I believe this is the genius of the story, because it is so true to life. Very few of us are called to share our faith by preaching to big audiences, or writing for wide readerships, or broadcasting from coast to coast. But all of us are called to be the salt and light of Christ right where we are, with the people we rub elbows with in our daily lives. We are called to “preach” to them by being Christ to them, not just with niceness and platitudes but with sacrifice, suffering right beside them when it would be much easier just to sign a Hallmark card and leave it at the door. As the story unfolds, it becomes clear that this is the sort of ministering TA did to all who came across his path, if they would accept it.

Here is another point of subtle genius: at first blush, it seems that Dennis has rejected his heritage. He's successful in the worldly sense, being a tenured professor at a major university with a home in a nice neighborhood and all the trappings, but there's little in his life that reflects the ideals of his father.
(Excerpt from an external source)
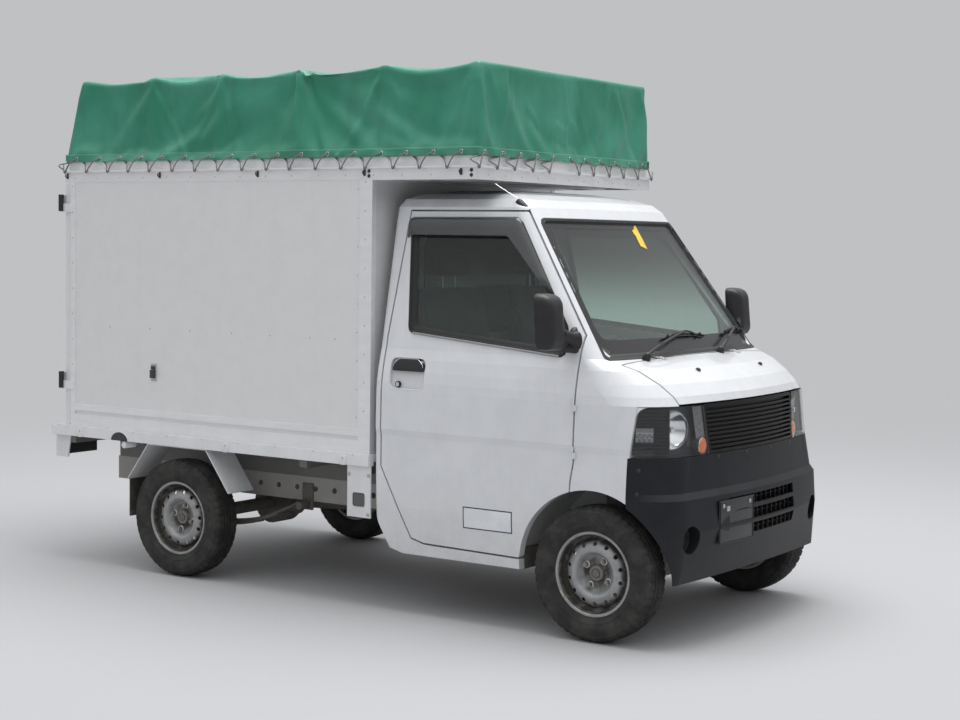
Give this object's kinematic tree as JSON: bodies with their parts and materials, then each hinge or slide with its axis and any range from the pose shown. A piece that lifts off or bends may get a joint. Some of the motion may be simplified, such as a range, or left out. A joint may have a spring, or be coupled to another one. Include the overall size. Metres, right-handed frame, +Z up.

Yet that is part of the point: Dennis “shallowed out”. For all his learning and temporal success, he doesn't have the depth of his blue-collar father. Where TA was a quiet but positive influence in the lives of those around him, Dennis just has annual reunions with the friends of his youth. His marriage is sterile, his career mundane. Judging from Dennis, one could conclude that TA failed in his childraising, but it becomes clear that it was Dennis who walked away from what was offered him.

Terrapin is a complex and at times uncomfortable story. There are no quick fixes, no tidy resolutions, no magical redemptions. There is progress, but there are also struggles and misunderstandings and setbacks. But again, this is true to life. The resolution of the story is a sharp lesson to Dennis that TA was very right about some crucial things, but how much Dennis will be changed by that lesson is left unanswered. There are glimmers of hope, but that's all the reader is given. In that sense, there is much in Terrapin that many of us can relate to.